Давайте так. Сборник статей Щекочихина — он об откровенном диалоге с этим миром, в принципе о возможности такого диалога. Не пройти мимо того, что сегодня в стране попадает под табу, не закрыть глаза на неприглядное, бытовое — а спросить «Почему так?».

В Щекочихине была неизжитая романтика, трогательная, смешная. Какой нам всем стоит поучиться.

«Какими мы видим старших, такими и становимся», — сказал один из героев Щекочихина Алексей — фанат, панк, скейтер (его интересы быстро сменялись). Это — в добавок ко всему — сборник о моих старших, какими они были, и почему они сейчас с нами именно такие. А что будут читать о нас, чтобы понять наше время?

Екатерина Фомина, «Новая газета»


Армия жизни.
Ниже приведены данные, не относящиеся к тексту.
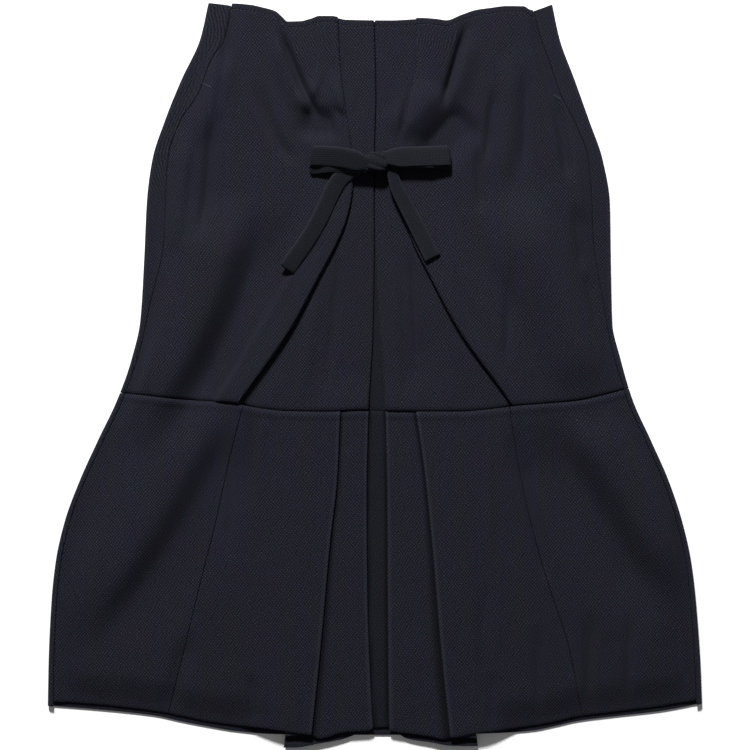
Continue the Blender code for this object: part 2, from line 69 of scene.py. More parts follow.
def smooth(knots, values, at):
    """Monotone cubic through the knots, so that an edge curves without overshooting."""
    at = np.clip(at, knots[0], knots[-1])
    step = np.diff(knots)
    slope = np.diff(values) / step
    tangent = np.concatenate([slope[:1], np.zeros(len(slope) - 1), slope[-1:]])
    before, after = slope[:-1], slope[1:]
    turning = before * after <= 0
    safe_before = np.where(turning, 1, before)
    safe_after = np.where(turning, 1, after)
    tangent[1:-1] = np.where(turning, 0, 2 / (1 / safe_before + 1 / safe_after))
    i = np.clip(np.searchsorted(knots, at, side="right") - 1, 0, len(step) - 1)
    t = (at - knots[i]) / step[i]
    hermite = (1 + 2 * t) * (1 - t) ** 2 * values[i] + t * t * (3 - 2 * t) * values[i + 1]
    return hermite + step[i] * t * (1 - t) * ((1 - t) * tangent[i] - t * tangent[i + 1])


def edge(table, column):
    """A line that runs down the skirt, as x for a distance down."""
    return lambda down: smooth(table.down, getattr(table, column), down)


def across_edge(table, offset=0.0):
    """A line that runs across the skirt, as the distance down for an x."""
    return lambda x: smooth(table.x, table.down, x) + offset


def ease(t):
    t = np.clip(t, 0, 1)
    return t * t * (3 - 2 * t)


def level(height):
    return lambda x, down: height + 0 * x


def laid(x, down, z):
    """Metres in the part's frame for a place on the laid skirt."""
    parts = ((x - MIDDLE_X) * MM, (MIDDLE_DOWN - down) * MM, z * MM)
    return np.stack(np.broadcast_arrays(*parts), axis=-1)


def shares(width, step, start_edge=False, end_edge=False):
    """Shares from 0 to 1 a step apart, closer together at an end that is a cloth edge."""
    count = max(2, math.ceil(width / step))
    places = set(np.linspace(0, 1, count + 1).round(6))
    fine = {d / width for d in ROUNDING}
    places |= fine if start_edge else set()
    places |= {1 - f for f in fine} if end_edge else set()
    kept = []
    for place in sorted(places):
        if not kept or place - kept[-1] > 0.03 / width:
            kept.append(place)
    return kept


def flat_lanes(start, end, at_shares, height):
    """Lines down the cloth at shares of the way across from start to end."""
    def lane(share):
        def x_at(down):
            return start(down) + (end(down) - start(down)) * share
        return x_at, lambda down: height(x_at(down), down), 0.0
    return [lane(share) for share in at_shares]


def hex_colour(text):
    """Linear colour for an sRGB hex value."""
    parts = np.array([int(text[i:i + 2], 16) for i in (0, 2, 4)]) / 255
    linear = np.where(parts <= 0.04045, parts / 12.92, ((parts + 0.055) / 1.055) ** 2.4)
    return (*linear, 1.0)


def add_node(tree, kind, inputs=(), **settings):
    """A node with its settings, and inputs that are values or other nodes' sockets."""
    node = tree.nodes.new(kind)
    for name, value in settings.items():
        setattr(node, name, value)
    for key, value in dict(inputs).items():
        if isinstance(value, bpy.types.NodeSocket):
            tree.links.new(value, node.inputs[key])
        else:
            node.inputs[key].default_value = value
    return node


# Near-black colour of the painted shade beside folds
CREASE_SHADE_COLOUR = hex_colour("050507")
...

Иллюстрация № 2 Этот телефонный аппарат я включаю только по четвергам. В остальные дни он завален письмами, черновиками, гранками. Я просто забываю о его существовании.

Но по четвергам к трем часам я сметаю ворох бумаг и выхожу на связь.

— Алло, «Литгазета» слушает…

— Я — Форейнджер…

— Не понял. Кто?..

— Меня зовут Игорь. Кличка Форейнджер, фанат ЦСКА.

— Сколько тебе лет?

— Пятнадцать.

— Форейнджер, а мне сказали, что фанатов ЦСКА уже больше нет. Кончились.

— Это «мясники» сказали?

— Послушай, наш связной телефон не для того, чтобы слушать оскорбления в адрес друг друга. Говори нормально.

— Я хотел спросить, так вам сказали спартаковские фанаты?

— Нет, ваши.

— Ну… В общем, правильно, но дело в том, что мы еще держимся. Есть много дезертиров среди наших, но мы еще держимся. Мы — держимся!..

* * *
— Алло, вот что я хочу вам сказать…

— Простите, представьтесь, если можно. Как вас зовут, сколько вам лет.

— Наташа, 18 лет. А теперь я вас спрошу.

— Спрашивайте. Слушаю вас.

— Какое право вы имеете входить в нашу жизнь?!

— А вы считаете, что не надо?

— Мы же не лезем в вашу жизнь!

— Не уверен. Все равно мы встречаемся ежедневно.

— Послушайте, человек должен сам пройти через все это и сам должен от всего очиститься. Человека нельзя контролировать.

— Но мы же должны понять друг друга, черт возьми!

— Что вы кричите?

— Извините, пожалуйста…

* * *
— Алло, вы меня слышите?..

— Вы издалека? Звонок — междугородный.